Map is slow, actually
everyone says Map is fast. it is, for certain things. but for string key lookups, a plain object beats it.
// Map version
const cached = cache.get(str);
// Object version
const cached = cache[str];
the difference? .get() is a method call. the object bracket notation is a direct property access that V8 can inline and optimize to basically a hash lookup. no function call overhead. just pointer arithmetic.
the trick is using Object.create(null) instead of {}. regular objects have prototype pollution issues and slightly slower lookups because V8 has to check the prototype chain. null-prototype objects are pure hash tables.
compiling ranges to functions
this is where it gets fun.
a version range like ^1.2.3 means "anything >= 1.2.3 and < 2.0.0". every time you call satisfies("1.5.0", "^1.2.3"), the old package would:
- parse the range string
- build some internal representation
- parse the version string
- compare them
but the range is always the same. ^1.2.3 will always mean the same thing. why not compile it once to a function?
// ^1.2.3 compiles to:
(M, m, p, pr) => !pr && M === 1 && ((m - 2) || (p - 3)) >= 0
this closure gets cached. next time you check any version against ^1.2.3, it's just a function call with four integers. no parsing. no comparisons against parsed objects. just raw arithmetic that V8 can optimize to near-native speed.
the ((m - 2) || (p - 3)) >= 0 trick is cute. it's a branchless way to check if minor > 2 OR (minor === 2 AND patch >= 3). the || operator returns the first truthy value, so if m - 2 is positive we're done, otherwise we check the patch.

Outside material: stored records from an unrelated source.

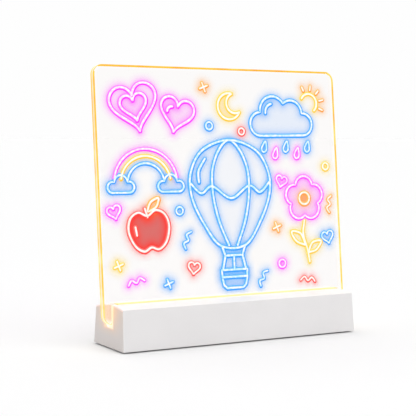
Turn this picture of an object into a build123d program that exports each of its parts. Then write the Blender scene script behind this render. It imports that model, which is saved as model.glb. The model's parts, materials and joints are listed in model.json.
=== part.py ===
from build123d import *
import math
import os

# A clear writing panel that stands in the slot of a long light base.
# X runs along the base, -Y is the front, +Z is up. The origin is on the floor, under the middle of the base.
# Every length is in millimetres and every angle in degrees.

# Shell of the base
base_length = 240.0  # at the lower edge
base_depth = 60.0  # at the lower edge
end_draft = 0.9  # how far each end has leaned in at the front top edge
side_draft = 3.2  # how far the front and the back have leaned in there
ground_gap = 1.3  # from the floor up to the shell's lower edge
front_edge_height = 36.5
rear_edge_height = 34.0
crown_rise = 2.8  # how far the top bulges above a straight line across it
wall = 2.4
edge_round = 0.6

# Slot along the top, and the trough inside the shell that forms it
slot_width = 17.0
slot_floor_height = 18.3
slot_front_round = 0.6
slot_rear_round = 8.0
trough_wall = 2.0
trough_floor = 3.0
window_width = 8.0  # light passes up through this window in the trough's floor
window_end_gap = 10.0  # from the end of the base to the end of the window

# Stiffening ribs between the trough and the outer walls
rib_thickness = 1.6
rib_place_shares = (-0.44, -0.19, 0.19, 0.44)  # along the base

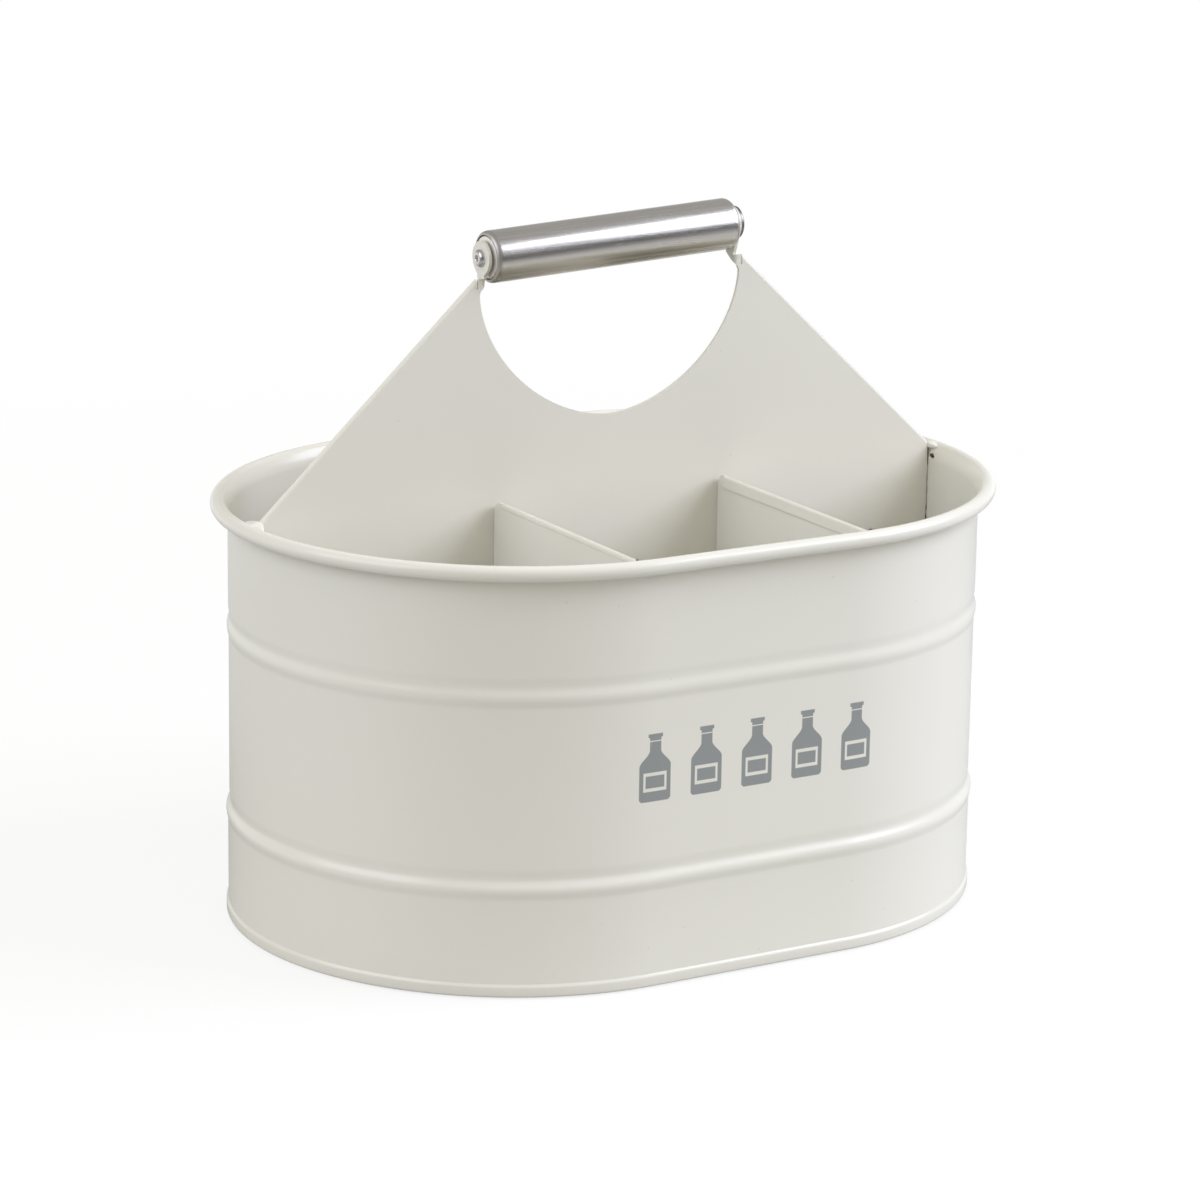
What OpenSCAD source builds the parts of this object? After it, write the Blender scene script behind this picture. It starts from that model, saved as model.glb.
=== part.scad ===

goodbye regex, hello charCodeAt
regex is powerful but expensive. for something as simple as parsing 1.2.3, it's overkill. manual character-by-character parsing wins:
let major = 0;
while (c >= 48 && c <= 57) { // '0' to '9'
major = major * 10 + c - 48;
c = s.charCodeAt(++i);
}
this is classic number parsing. read digits, multiply by 10, add the new digit. stop when you hit a non-digit. no regex engine startup, no backtracking, no capture groups. just a tight loop that probably fits in the L1 cache.
charCodeAt returns raw integer ASCII codes, so comparing c >= 48 is faster than char >= '0' (no string comparison). it's the kind of micro-optimization that only matters when you're doing it millions of times.
function calls are not free
the original semver package has a compare() function, and then gt(), lt(), gte(), lte() all call it:
function gt(a, b) {
return compare(a, b) > 0;
}
elegant! DRY! and slow.
every function call has overhead. pushing arguments to the stack, creating a new execution context, popping the return value. for hot code, you want to inline everything:
function gt(a, b) {
const va = parse(a), vb = parse(b);
return va.major > vb.major ||
(va.major === vb.major && (va.minor > vb.minor ||
(va.minor === vb.minor && va.patch > vb.patch)));
}
uglier? yes. faster? also yes. V8 can sometimes inline for you, but "sometimes" isn't good enough when you're chasing 30x speedups.
the results
| Operation | semver | pico-semver | Speedup |
|---|---|---|---|
parse |
6M ops/s | 208M ops/s | 35x |
satisfies |
2.4M ops/s | 70M ops/s | 30x |
valid |
6M ops/s | 186M ops/s | 31x |
maxSatisfying |
700K ops/s | 20M ops/s | 29x |
compare |
7M ops/s | 105M ops/s | 15x |
gt |
7M ops/s | 108M ops/s | 15x |
inc |
11M ops/s | 64M ops/s | 6x |
208 million parses per second. version strings. javascript.
this doesn't matter for most applications. if you're parsing 100 versions, the difference is like 50 microseconds. who cares.
but if you're npm, or a bundler, or a monorepo tool resolving dependencies across 500 packages? those 21,000 calls per install add up. every developer's machine, every CI run, every deploy.
things that didn't work
not everything made things faster. optimization is humbling.
hash-based cache with fixed array: i thought replacing the object cache with a fixed-size array and a hash function would be faster. less memory allocation! no hash table resizing! except computing the hash cost more than just doing the object lookup. V8's internal hash tables are really good.
fast path for simple versions: i tried adding a tryFastParse() that would quickly check if a string matches the simple X.Y.Z pattern before hitting the cache. sounds smart, right? why do a cache lookup if you can parse directly? but the cache lookup is so fast that the extra check just added overhead.
caching inc() results: inc("1.2.3", "minor") returns "1.3.0". why not cache it? because building the cache key (version + '\0' + release) costs more than just computing the result. some operations are so cheap that caching is overhead.
tagged unions instead of closures: i tried representing compiled ranges as data structures instead of functions, thinking a switch statement over a type tag would be faster than closure dispatch. it wasn't. V8 optimizes closures really well. like, really really well. the indirection of going through a type tag actually made things slower.
the lesson, as always: benchmark everything. your intuitions are probably wrong. mine certainly were.
the final stats
- 6.4 kB gzipped (semver is ~17 kB)
- zero dependencies
- ~500 lines of typescript
could probably be smaller. but at some point you're just code golfing.
drop it in
// before
import semver from 'semver';
// after
import * as semver from 'pico-semver';
same API. parse, valid, satisfies, compare, gt, lt, gte, lte, eq, neq, maxSatisfying, minSatisfying, inc, diff, coerce, sort, rsort. all the stuff you'd expect.
get it
npm install pico-semver
code is on github: github.com/Lulzx/pico-semver
will this make your app faster? probably not. npm installs slightly less annoying? maybe. fun weekend staring at V8 profiler output? yes.
there's something satisfying about taking code that 150 million people depend on and making it fast. even if most of them never notice.